In [None]:
import sys
import os
sys.path.append(os.getcwd()+"/../..")
from src import paths
import pandas as pd
import importlib
from src.data import data_loader

## Kisim Diagnosis

There are multiple subdirectotires relating to imports from different dates in the data/seantis directory. There seem to be two files of interest for the MS task: diagnoses.csv and kisim_diagnoses.csv

In [None]:
def get_nested_csv(dir_name: str, file_name: str):
    """
    Returns a joint pandas dataframe from the files matching file_name
    in all the different import dates subdirectories of the directory
    specified by dir_name
    
    :param dir_name: The name of the directory (e.g. "seantis")
    :param file_name: The name of the csv file to be read. (e.g. "diagnoses.csv")
    """
    list_dfs = []

    for root, dirs, files in os.walk(os.path.join(paths.DATA_PATH_RAW, dir_name)):
        if "imported_" in root:
            try:
                _df = pd.read_csv(os.path.join(root, file_name))
                list_dfs.append(_df)
            except FileNotFoundError:
                print(f"File not found in: {root}")
                continue
            except UnicodeDecodeError:
                print(f"UnicodeDecodeError in: {root}")
                continue

    df = pd.concat(list_dfs)
    return df

In [None]:
# Diagnoses.csv files
diagnoses = get_nested_csv("seantis", "diagnoses.csv")
display(diagnoses.head())

# Count duplicate research ids
print("Duplicate research_ids: ", diagnoses.research_id.duplicated().sum())

# List unique diseases:
print("Unique Diseases:\n", diagnoses.disease.unique())

In [None]:
# Kisim Diagnoses 
kisim_diagnoses = get_nested_csv("seantis", "kisim_diagnoses.csv")
display(kisim_diagnoses.head())

#Count duplicate diagnosis ids
print("Duplicate diagnosis_id: ", kisim_diagnoses.diagnosis_id.duplicated().sum())

In [None]:
# Example for a kisim_diagnosis
kisim_diagnoses.diagnosis_label.iloc[0]

In [None]:
# Reports diagnosis
reports_kisim_diagnoses = get_nested_csv("reports_with_struct_data",
                                         "reports_kisim_diagnoses.csv")
reports_kisim_diagnoses.head()

In [None]:
# Checking if these are identical to kisim_diagnoses
pd.set_option("max_colwidth", None)
reports_kisim_diagnoses[reports_kisim_diagnoses.diagnosis_id == kisim_diagnoses.diagnosis_id.iloc[0]].diagnosis_label

## Questions
### diagnoses.csv
- What is the purpose of diagnoses.csv? 
- Is the diagnosis the disease in? How does it differ from the diagnosis_label in kisim_diagnosis?
- Why are there duplicate research_ids? Are there multiple diagnoses per patient?
- Are the unique labels all different diseases, or are they maybe coded differently for different imports?

### kisim_diagnoses
- What is the purpose of kisim_diagnosis? 
- Why are there duplicate diagnosis_ids (shouldn't they be unique)?

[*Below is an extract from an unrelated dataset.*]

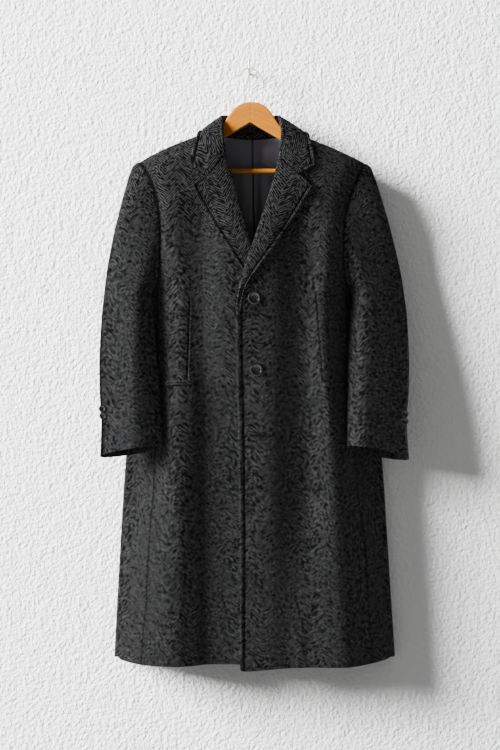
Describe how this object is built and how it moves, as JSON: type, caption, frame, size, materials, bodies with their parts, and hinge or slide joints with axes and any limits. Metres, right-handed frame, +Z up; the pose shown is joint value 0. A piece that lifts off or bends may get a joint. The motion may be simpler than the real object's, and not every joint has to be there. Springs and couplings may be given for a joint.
{
  "type": "wool overcoat on a wooden hanger and wall hook",
  "caption": "Long single-breasted herringbone overcoat with notch lapels, hung open at the neck on a wooden hanger from a wall hook.",
  "frame": {"origin": "where the wall hook's shank meets the wall", "axes": "+Z up, +X towards the wearer's left, and the coat hangs in front of the wall at negative Y"},
  "size_m": [0.6346, 0.1233, 1.2552],
  "materials": {
    "wool": "matt brushed herringbone",
    "lining": "satin",
    "button": "polished",
    "wood": "varnished",
    "wire": "polished",
    "hook": "aged"
  },
  "bodies": {
    "root": {"front_right": "wool", "side_right": "wool", "back_right": "wool", "sleeve_upper_right": "wool", "sleeve_under_right": "wool", "lapel_right": "wool", "pocket_welt_right": "wool", "sleeve_button_right_1": "button", "sleeve_button_right_2": "button", "hanger_arm_right": "wood", "front_left": "wool", "side_left": "wool", "back_left": "wool", "sleeve_upper_left": "wool", "sleeve_under_left": "wool", "lapel_left": "wool", "pocket_welt_left": "wool", "sleeve_button_left_1": "button", "sleeve_button_left_2": "button", "hanger_arm_left": "wood", "collar": "wool", "lining_back": "lining", "hanging_loop": "wool", "front_button_1": "button", "front_button_2": "button", "hanger_bar": "wood", "hanger_hook": "wire", "wall_hook": "hook"}
  },
  "joints": []
}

### reports_with_struct_data/reports_kisim_diagnoses
- Are these identical to the kisim_diagnoses? From the example it seems so

### Goal
- Do you want me to map from kisim_diagnosis.diagnosis_label (input) to a class in diagnoses.disease (output)? 
- How would I know which input corresponds to which output if there are multiple diagnoses_ids and research_ids?